§ MATERIAL:

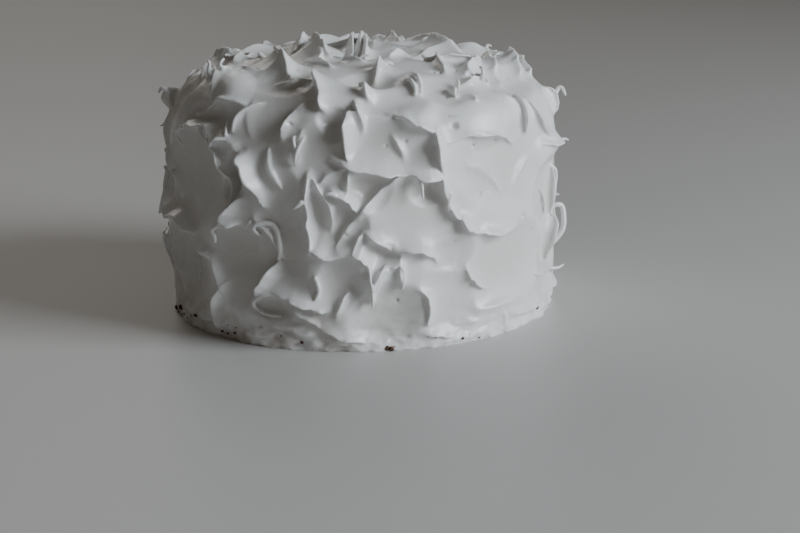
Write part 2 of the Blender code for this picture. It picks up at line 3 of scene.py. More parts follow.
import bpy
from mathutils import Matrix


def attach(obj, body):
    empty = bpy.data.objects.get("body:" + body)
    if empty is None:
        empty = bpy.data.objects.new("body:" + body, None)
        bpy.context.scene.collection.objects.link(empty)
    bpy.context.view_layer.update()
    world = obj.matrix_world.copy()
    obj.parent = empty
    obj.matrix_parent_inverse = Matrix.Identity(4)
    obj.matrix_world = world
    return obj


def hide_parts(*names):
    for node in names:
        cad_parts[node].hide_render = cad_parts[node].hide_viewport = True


# %% [markdown]
# # A layer cake under whipped icing
# The cake is uncut, so all that shows is its thick white coat and a few crumbs that the knife has
# dragged down to the foot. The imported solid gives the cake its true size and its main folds. This
# lesson works out the same icing again, much finer, and adds what a solid of a few thousand faces
# can't hold: thin lips along the crests, hooks, drips, bubbles and smears.

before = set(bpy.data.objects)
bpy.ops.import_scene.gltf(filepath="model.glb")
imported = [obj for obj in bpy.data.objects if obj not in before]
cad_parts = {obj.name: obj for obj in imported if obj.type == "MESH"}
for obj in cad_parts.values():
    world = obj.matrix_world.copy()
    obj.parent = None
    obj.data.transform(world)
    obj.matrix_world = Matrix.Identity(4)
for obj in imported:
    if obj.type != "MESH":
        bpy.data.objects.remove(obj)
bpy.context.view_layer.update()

import math

import bmesh
import bpy
import numpy as np
from mathutils import Matrix, Vector

MM = 0.001

# %% [markdown]
# ## The plain form
# Under its folds the icing is a drum with a soft shoulder. A place on it is given by two numbers, as
# a baker would say it: how far round (an angle, 0 at the front and growing to the right) and how far
# up (a climb along the skin, from the foot, over the shoulder, to the middle of the top). With a
# climb instead of a height, side and top are one surface, and a fold can run over the shoulder.

# %% The outline of the drum
CAKE_RADIUS = 117 * MM  # middle of the iced side
CAKE_HEIGHT = 152 * MM  # middle of the iced top
SIDE_POWER = 4
TOP_POWER = 9
FOOT_TUCK = 4 * MM  # the side draws in by this much at the foot
FOOT_REACH = 18 * MM  # and by a third of that at this height
SHOULDER_START = 0.97  # share of the height above which the points stand closer
SIDE_STEPS = 400
SHOULDER_STEPS = 1000
SMALLEST = 1e-9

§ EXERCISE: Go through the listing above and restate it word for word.

§ WRITTEN RESPONSE:
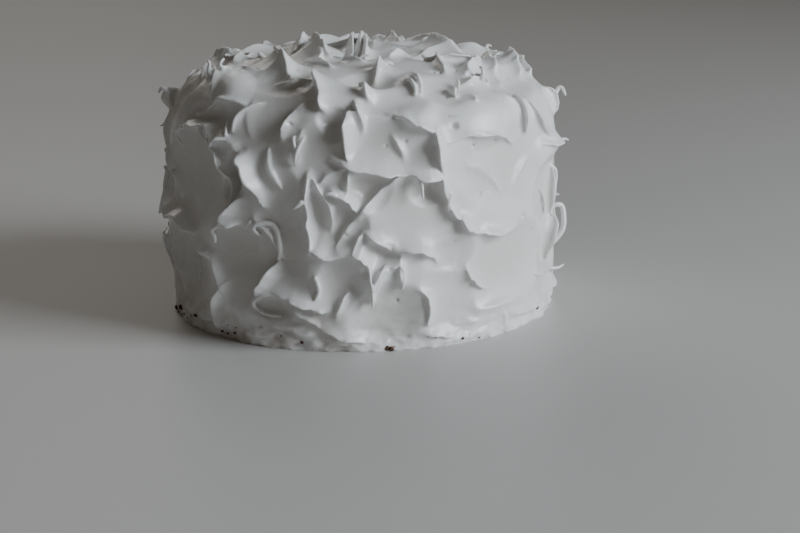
Write part 2 of the Blender code for this picture. It picks up at line 3 of scene.py. More parts follow.
import bpy
from mathutils import Matrix


def attach(obj, body):
    empty = bpy.data.objects.get("body:" + body)
    if empty is None:
        empty = bpy.data.objects.new("body:" + body, None)
        bpy.context.scene.collection.objects.link(empty)
    bpy.context.view_layer.update()
    world = obj.matrix_world.copy()
    obj.parent = empty
    obj.matrix_parent_inverse = Matrix.Identity(4)
    obj.matrix_world = world
    return obj


def hide_parts(*names):
    for node in names:
        cad_parts[node].hide_render = cad_parts[node].hide_viewport = True


# %% [markdown]
# # A layer cake under whipped icing
# The cake is uncut, so all that shows is its thick white coat and a few crumbs that the knife has
# dragged down to the foot. The imported solid gives the cake its true size and its main folds. This
# lesson works out the same icing again, much finer, and adds what a solid of a few thousand faces
# can't hold: thin lips along the crests, hooks, drips, bubbles and smears.

before = set(bpy.data.objects)
bpy.ops.import_scene.gltf(filepath="model.glb")
imported = [obj for obj in bpy.data.objects if obj not in before]
cad_parts = {obj.name: obj for obj in imported if obj.type == "MESH"}
for obj in cad_parts.values():
    world = obj.matrix_world.copy()
    obj.parent = None
    obj.data.transform(world)
    obj.matrix_world = Matrix.Identity(4)
for obj in imported:
    if obj.type != "MESH":
        bpy.data.objects.remove(obj)
bpy.context.view_layer.update()

import math

import bmesh
import bpy
import numpy as np
from mathutils import Matrix, Vector

MM = 0.001

# %% [markdown]
# ## The plain form
# Under its folds the icing is a drum with a soft shoulder. A place on it is given by two numbers, as
# a baker would say it: how far round (an angle, 0 at the front and growing to the right) and how far
# up (a climb along the skin, from the foot, over the shoulder, to the middle of the top). With a
# climb instead of a height, side and top are one surface, and a fold can run over the shoulder.

# %% The outline of the drum
CAKE_RADIUS = 117 * MM  # middle of the iced side
CAKE_HEIGHT = 152 * MM  # middle of the iced top
SIDE_POWER = 4
TOP_POWER = 9
FOOT_TUCK = 4 * MM  # the side draws in by this much at the foot
FOOT_REACH = 18 * MM  # and by a third of that at this height
SHOULDER_START = 0.97  # share of the height above which the points stand closer
SIDE_STEPS = 400
SHOULDER_STEPS = 1000
SMALLEST = 1e-9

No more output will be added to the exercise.